Aim of the exercise
Repeat verbatim, and only, the lines of the data below, beginning at the line that contains "for item in" and stopping after the line that contains "record = json.load(file)".
-- -- --
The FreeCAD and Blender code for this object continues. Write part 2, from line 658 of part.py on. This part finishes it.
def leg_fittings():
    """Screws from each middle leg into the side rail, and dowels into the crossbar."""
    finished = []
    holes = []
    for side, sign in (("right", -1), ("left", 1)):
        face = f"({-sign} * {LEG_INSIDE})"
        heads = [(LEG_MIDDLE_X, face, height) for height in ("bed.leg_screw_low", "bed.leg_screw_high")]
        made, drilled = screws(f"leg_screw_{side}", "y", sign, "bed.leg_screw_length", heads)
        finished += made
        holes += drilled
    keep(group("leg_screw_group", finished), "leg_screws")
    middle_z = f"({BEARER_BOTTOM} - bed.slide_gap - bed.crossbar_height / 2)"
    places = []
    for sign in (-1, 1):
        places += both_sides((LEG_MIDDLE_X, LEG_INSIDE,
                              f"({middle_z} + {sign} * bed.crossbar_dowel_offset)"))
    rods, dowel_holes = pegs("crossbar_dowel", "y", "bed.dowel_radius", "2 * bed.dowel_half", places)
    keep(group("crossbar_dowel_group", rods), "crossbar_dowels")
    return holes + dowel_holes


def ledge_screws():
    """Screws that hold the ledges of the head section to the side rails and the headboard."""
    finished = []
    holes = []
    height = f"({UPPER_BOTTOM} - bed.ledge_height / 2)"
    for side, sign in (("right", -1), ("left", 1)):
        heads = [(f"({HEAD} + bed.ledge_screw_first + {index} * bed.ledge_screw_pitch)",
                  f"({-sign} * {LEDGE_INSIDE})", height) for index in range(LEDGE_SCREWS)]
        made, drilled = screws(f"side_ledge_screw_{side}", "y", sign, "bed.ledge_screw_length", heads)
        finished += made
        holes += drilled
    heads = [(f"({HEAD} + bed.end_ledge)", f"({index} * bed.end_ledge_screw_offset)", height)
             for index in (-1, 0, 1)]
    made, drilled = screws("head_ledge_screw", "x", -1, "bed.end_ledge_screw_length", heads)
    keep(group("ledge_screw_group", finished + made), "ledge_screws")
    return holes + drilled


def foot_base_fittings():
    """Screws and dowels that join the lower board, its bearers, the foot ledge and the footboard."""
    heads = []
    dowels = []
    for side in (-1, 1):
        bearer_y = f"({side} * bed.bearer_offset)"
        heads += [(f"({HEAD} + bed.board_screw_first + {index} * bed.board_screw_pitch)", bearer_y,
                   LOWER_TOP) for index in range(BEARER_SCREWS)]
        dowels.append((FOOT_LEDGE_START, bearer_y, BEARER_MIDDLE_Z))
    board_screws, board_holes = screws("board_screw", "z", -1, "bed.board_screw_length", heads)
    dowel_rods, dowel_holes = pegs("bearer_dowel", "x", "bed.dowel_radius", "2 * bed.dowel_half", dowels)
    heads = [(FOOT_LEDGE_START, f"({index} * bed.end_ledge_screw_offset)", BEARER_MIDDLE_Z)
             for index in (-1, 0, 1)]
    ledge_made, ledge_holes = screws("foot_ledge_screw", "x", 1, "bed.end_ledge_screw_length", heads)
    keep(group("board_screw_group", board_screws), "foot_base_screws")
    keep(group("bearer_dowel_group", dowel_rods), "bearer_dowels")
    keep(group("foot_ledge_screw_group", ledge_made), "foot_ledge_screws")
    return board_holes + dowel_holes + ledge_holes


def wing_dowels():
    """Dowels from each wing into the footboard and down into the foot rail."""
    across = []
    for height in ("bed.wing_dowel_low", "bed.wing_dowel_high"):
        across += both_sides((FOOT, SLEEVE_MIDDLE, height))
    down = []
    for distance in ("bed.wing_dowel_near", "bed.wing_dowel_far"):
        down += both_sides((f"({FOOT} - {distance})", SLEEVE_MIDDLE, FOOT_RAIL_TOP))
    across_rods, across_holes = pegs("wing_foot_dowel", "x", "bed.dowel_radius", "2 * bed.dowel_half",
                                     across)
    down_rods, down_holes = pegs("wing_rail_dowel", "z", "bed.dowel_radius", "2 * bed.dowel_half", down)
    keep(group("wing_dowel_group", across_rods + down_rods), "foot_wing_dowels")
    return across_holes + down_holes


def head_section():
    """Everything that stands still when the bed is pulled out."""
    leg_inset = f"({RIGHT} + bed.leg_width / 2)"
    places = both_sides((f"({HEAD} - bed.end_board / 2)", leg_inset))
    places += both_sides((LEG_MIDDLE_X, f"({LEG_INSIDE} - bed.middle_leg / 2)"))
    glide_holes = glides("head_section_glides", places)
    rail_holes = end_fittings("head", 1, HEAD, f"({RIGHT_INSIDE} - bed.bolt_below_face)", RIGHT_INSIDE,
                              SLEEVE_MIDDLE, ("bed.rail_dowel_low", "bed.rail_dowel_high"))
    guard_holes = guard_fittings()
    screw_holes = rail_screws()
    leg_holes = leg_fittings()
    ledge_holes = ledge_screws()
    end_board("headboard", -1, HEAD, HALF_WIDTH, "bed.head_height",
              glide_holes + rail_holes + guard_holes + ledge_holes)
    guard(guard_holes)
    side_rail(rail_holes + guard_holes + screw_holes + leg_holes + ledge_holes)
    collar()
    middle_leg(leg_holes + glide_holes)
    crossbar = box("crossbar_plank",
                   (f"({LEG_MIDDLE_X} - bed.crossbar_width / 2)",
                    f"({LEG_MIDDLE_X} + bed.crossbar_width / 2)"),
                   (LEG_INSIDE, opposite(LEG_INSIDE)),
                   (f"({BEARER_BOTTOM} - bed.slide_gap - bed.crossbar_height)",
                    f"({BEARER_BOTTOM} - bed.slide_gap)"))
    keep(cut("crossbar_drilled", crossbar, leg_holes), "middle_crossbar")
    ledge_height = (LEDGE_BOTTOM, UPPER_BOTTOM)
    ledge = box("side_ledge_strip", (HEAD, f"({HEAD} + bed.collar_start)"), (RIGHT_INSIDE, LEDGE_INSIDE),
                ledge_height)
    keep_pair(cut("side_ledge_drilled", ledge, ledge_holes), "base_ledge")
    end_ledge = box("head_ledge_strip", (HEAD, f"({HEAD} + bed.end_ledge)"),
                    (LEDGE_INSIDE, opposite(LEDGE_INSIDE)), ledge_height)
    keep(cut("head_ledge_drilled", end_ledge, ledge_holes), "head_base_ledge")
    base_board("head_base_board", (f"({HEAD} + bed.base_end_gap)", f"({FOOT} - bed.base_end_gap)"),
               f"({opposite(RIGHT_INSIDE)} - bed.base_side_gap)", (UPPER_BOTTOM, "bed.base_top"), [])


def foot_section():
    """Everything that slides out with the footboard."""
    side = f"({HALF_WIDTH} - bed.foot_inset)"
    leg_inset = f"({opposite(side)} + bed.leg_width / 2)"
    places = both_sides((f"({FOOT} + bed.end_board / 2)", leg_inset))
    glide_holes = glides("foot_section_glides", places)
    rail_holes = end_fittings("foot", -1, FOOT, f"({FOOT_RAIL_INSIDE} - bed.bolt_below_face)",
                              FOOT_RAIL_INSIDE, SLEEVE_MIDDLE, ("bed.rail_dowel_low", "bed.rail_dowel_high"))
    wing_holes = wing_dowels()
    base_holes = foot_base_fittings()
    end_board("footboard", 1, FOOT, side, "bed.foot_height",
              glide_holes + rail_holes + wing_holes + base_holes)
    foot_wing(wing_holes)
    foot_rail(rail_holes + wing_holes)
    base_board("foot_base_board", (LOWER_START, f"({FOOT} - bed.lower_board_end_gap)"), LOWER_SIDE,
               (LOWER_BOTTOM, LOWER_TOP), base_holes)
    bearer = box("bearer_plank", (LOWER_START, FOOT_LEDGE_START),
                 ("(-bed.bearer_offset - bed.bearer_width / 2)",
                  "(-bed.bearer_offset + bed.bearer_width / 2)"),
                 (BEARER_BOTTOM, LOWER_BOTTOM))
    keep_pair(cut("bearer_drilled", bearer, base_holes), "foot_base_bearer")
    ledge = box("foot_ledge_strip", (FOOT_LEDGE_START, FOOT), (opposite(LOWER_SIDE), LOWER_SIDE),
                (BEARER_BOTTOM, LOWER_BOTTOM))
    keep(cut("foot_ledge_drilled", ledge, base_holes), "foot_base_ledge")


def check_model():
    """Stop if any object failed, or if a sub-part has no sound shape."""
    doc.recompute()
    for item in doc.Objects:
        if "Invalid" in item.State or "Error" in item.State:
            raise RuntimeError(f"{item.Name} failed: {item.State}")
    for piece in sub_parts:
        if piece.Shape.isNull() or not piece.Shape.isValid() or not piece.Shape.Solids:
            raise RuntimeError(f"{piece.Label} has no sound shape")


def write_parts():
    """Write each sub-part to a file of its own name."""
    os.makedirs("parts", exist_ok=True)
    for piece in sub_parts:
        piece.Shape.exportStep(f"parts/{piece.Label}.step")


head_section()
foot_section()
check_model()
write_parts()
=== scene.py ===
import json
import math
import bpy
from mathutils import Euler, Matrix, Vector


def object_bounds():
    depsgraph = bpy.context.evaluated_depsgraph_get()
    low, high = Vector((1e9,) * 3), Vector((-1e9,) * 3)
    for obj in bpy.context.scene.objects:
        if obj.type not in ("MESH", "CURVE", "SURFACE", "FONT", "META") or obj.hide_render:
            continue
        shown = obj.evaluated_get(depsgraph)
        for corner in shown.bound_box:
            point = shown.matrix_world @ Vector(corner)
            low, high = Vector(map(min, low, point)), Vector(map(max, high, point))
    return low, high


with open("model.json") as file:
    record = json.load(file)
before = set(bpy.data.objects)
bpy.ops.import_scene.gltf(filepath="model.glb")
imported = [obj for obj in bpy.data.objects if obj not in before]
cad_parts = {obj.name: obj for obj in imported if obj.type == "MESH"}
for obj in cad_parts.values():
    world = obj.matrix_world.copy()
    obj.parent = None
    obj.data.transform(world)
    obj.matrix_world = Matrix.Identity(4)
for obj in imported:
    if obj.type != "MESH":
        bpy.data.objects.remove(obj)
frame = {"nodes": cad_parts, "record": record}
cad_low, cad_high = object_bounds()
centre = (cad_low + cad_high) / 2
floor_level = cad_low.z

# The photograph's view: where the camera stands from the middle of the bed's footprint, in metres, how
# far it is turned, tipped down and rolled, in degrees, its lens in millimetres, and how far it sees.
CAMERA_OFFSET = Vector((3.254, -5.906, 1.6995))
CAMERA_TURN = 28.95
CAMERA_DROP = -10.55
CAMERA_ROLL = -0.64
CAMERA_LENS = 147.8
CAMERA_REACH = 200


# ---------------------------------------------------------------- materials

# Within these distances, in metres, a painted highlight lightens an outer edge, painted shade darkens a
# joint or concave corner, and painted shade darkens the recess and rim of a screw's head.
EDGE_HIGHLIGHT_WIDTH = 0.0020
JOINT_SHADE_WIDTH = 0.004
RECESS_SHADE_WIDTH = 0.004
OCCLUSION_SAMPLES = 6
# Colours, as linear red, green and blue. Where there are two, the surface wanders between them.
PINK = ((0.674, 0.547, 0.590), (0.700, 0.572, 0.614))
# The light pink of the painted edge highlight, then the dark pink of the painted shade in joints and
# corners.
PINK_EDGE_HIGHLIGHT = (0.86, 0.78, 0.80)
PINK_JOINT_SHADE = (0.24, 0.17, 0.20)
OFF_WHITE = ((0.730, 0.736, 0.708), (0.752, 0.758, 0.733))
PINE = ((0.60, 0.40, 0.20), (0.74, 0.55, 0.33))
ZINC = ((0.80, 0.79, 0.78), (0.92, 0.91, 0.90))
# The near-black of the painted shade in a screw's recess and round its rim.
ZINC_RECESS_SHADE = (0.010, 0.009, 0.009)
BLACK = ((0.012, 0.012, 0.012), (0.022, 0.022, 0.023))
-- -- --
Response for this exercise
    for item in doc.Objects:
        if "Invalid" in item.State or "Error" in item.State:
            raise RuntimeError(f"{item.Name} failed: {item.State}")
    for piece in sub_parts:
        if piece.Shape.isNull() or not piece.Shape.isValid() or not piece.Shape.Solids:
            raise RuntimeError(f"{piece.Label} has no sound shape")


def write_parts():
    """Write each sub-part to a file of its own name."""
    os.makedirs("parts", exist_ok=True)
    for piece in sub_parts:
        piece.Shape.exportStep(f"parts/{piece.Label}.step")


head_section()
foot_section()
check_model()
write_parts()
=== scene.py ===
import json
import math
import bpy
from mathutils import Euler, Matrix, Vector


def object_bounds():
    depsgraph = bpy.context.evaluated_depsgraph_get()
    low, high = Vector((1e9,) * 3), Vector((-1e9,) * 3)
    for obj in bpy.context.scene.objects:
        if obj.type not in ("MESH", "CURVE", "SURFACE", "FONT", "META") or obj.hide_render:
            continue
        shown = obj.evaluated_get(depsgraph)
        for corner in shown.bound_box:
            point = shown.matrix_world @ Vector(corner)
            low, high = Vector(map(min, low, point)), Vector(map(max, high, point))
    return low, high


with open("model.json") as file:
    record = json.load(file)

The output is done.